Apparently, they weren't selling Shamrock Shakes, and the manager I had spoken to on the phone had conveniently left already. Is this some sort of Irish conspiracy? Is this an IPO (Irish People Only) thing? What does it take to get a Shamrock Shake around here?
After that final dream crusher, I trudged back to SE HQ. After a bit of Googling, I found this
New York Daily News article from 2007 that says New York is a dry state for Shamrock Shakes. Has anything changed in the past two years? Or do I need to investigate cheap airfare options?

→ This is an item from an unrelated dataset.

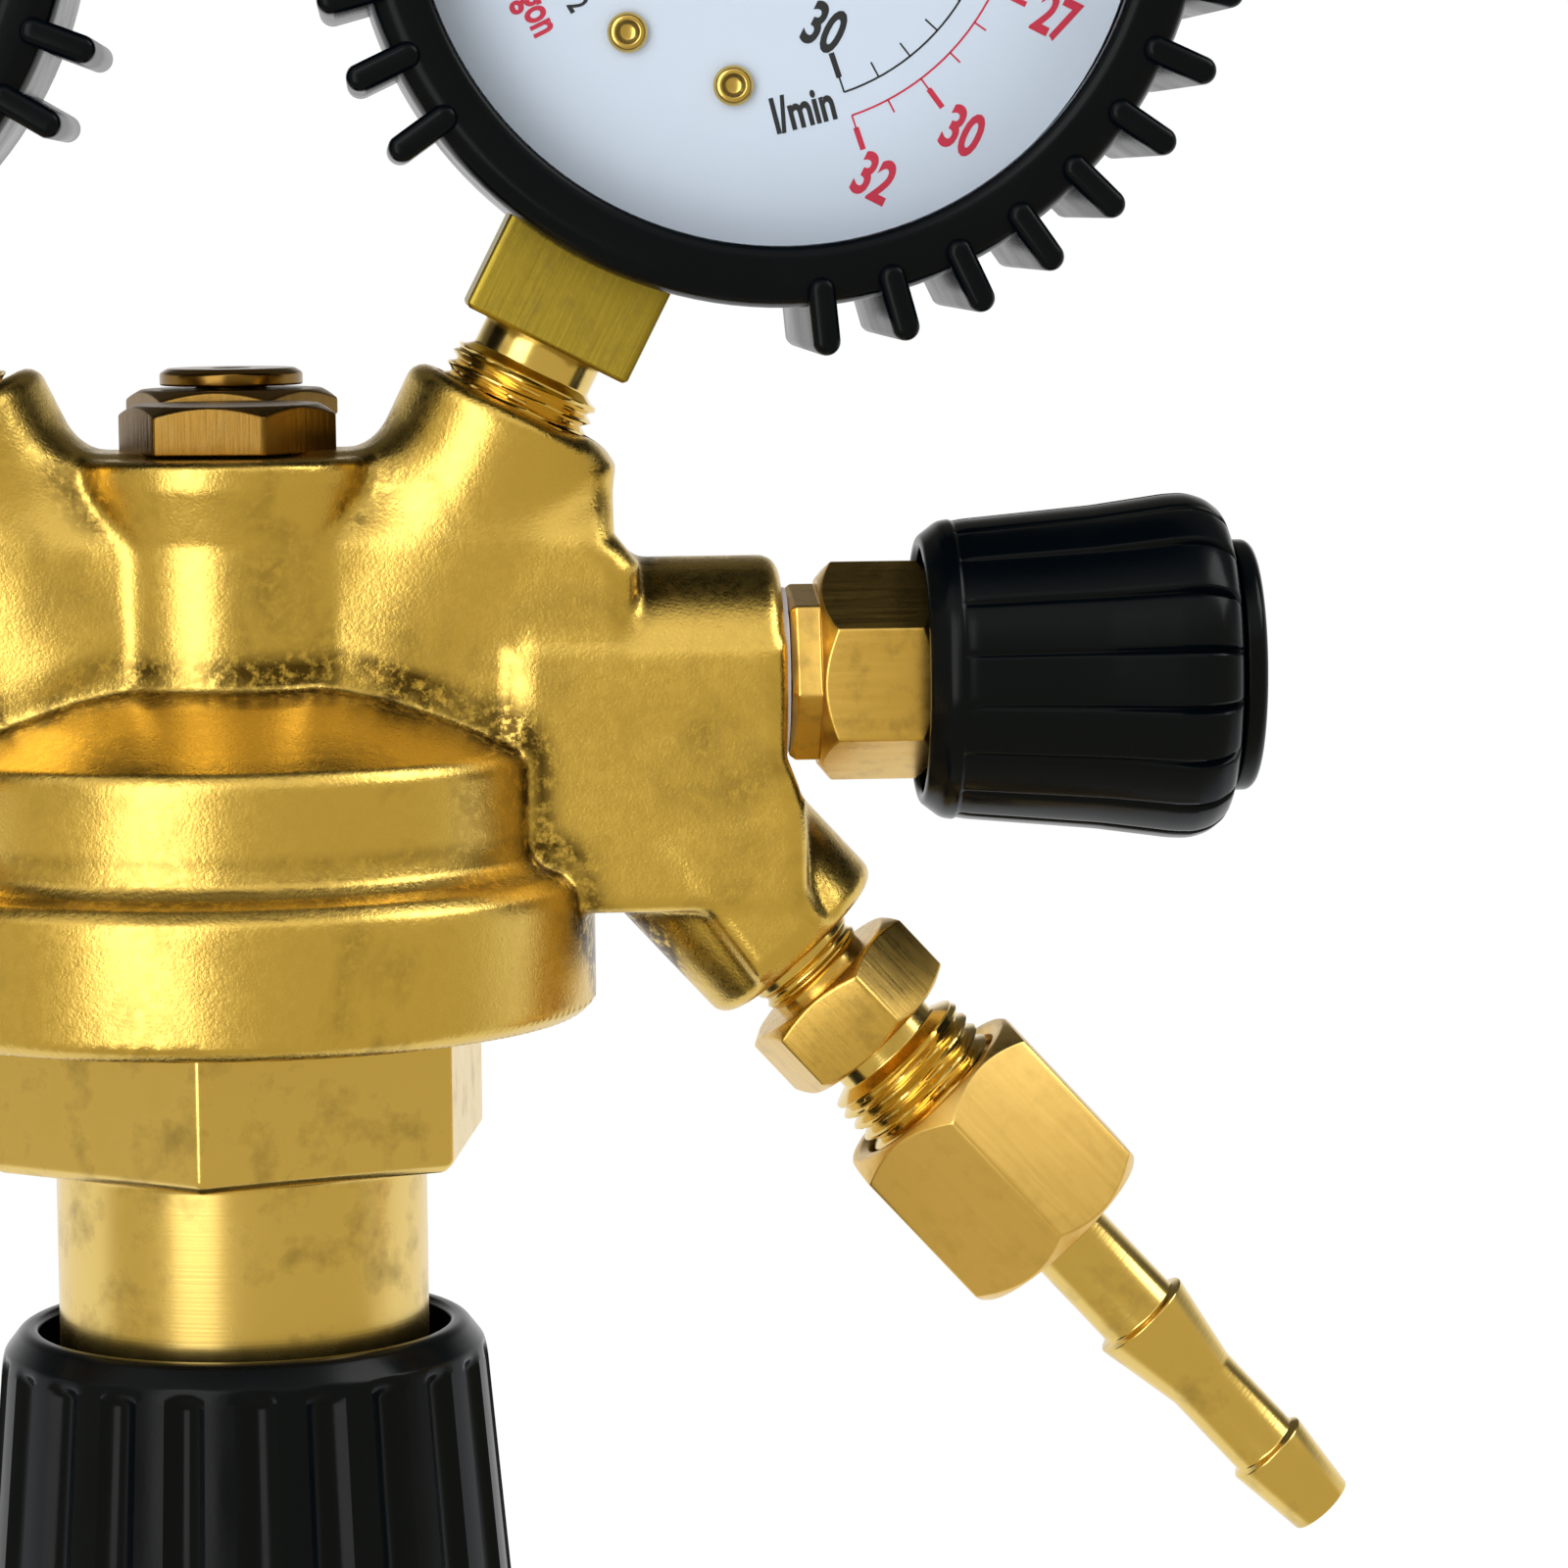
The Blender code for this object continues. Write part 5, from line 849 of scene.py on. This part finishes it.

This Web site attempts to locate all the McDonald's that currently serve the shamrock shakes. But since most of the information comes from individual posters, the accuracy of the list can't be depended upon. Drink at your own risk!
ON YOUTUBE: SHAMROCK SHAKES COMMERCIAL: A classic McDonald's commercial for shamrock shakes is on my YouTube page, along with Helen Reddy singing "Wonder Child." Watch for more repeats in the coming weeks!

COINCIDENCE? Here's something I never thought of before. It's Girl Scout cookie time again, and my favorite thin mints will be available for a limited time. Did you notice that the mints come in a green box? And did you also notice that St. Patrick's Day is this month? And did you notice that most girl scouts are dressed in green?

Yes, I know, I know. It doesn't mean a thing. Just thought I'd bring it up. Now if you'll excuse me, I'm going to try to find a McDonald's that still sells shamrock shakes. Top o' the morning to you all.